Arguably one of the biggest issues around social media is the money and propaganda value of spreading "content" widely, and therefore questionable content having a huge reach.

Limiting the Reach

Lets first note that the amount of people that view a social media sources content is important. If there are 10 people that promote white supremacy - thats a problem, but nowhere near the problem of millions of people getting that same content.

With great power (reach) should come great responsibility.

One idea would be to have tiers of social media rules based on reach. The more people the source can reach the more restrictions they have. For example for under 100 'followers' perhaps there are no restrictions. Under 1000 limited restritions - perhaps enforced by fines, stopping ad payment or limiting posting/access. At higher counts the source depending on it's contents has higher restrictions still. If presenting as 'news' it should have some or all of the New Fairness Doctorine apply.

Other

Europes GDPR has an objective of making storing information on users somewhat costly. This helps for privacy. It also helps in reigning in the financial strength, incentives and information asymmetry of social media.

Citizens United, is a law such that claims a company can be treated as 'person' in terms of free speech.
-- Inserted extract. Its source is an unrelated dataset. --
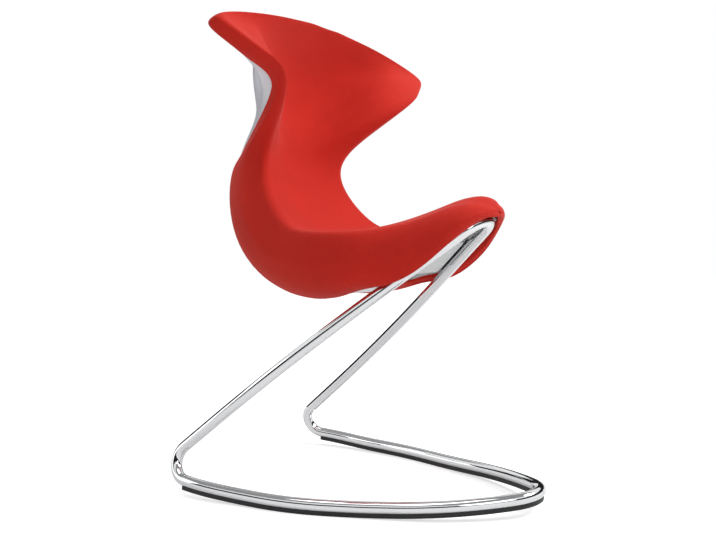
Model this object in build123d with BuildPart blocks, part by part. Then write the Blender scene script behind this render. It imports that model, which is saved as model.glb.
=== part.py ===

This allows companies to inject vast amounts of money into politics. It gives people with wealth and/or power oversized speech - typically in the interest of companies, the wealthy and those in power. In a democracy, each person gets one vote, and in doing so provides some leveling of the field. Through Citizens United companies have the ability to sway huge amounts of people, in effect giving them outsized control. This diminishes democracy.

Citizens United should be repealled. It makes no sense in a democracy. Moreovoer and obviously a company isn't a person.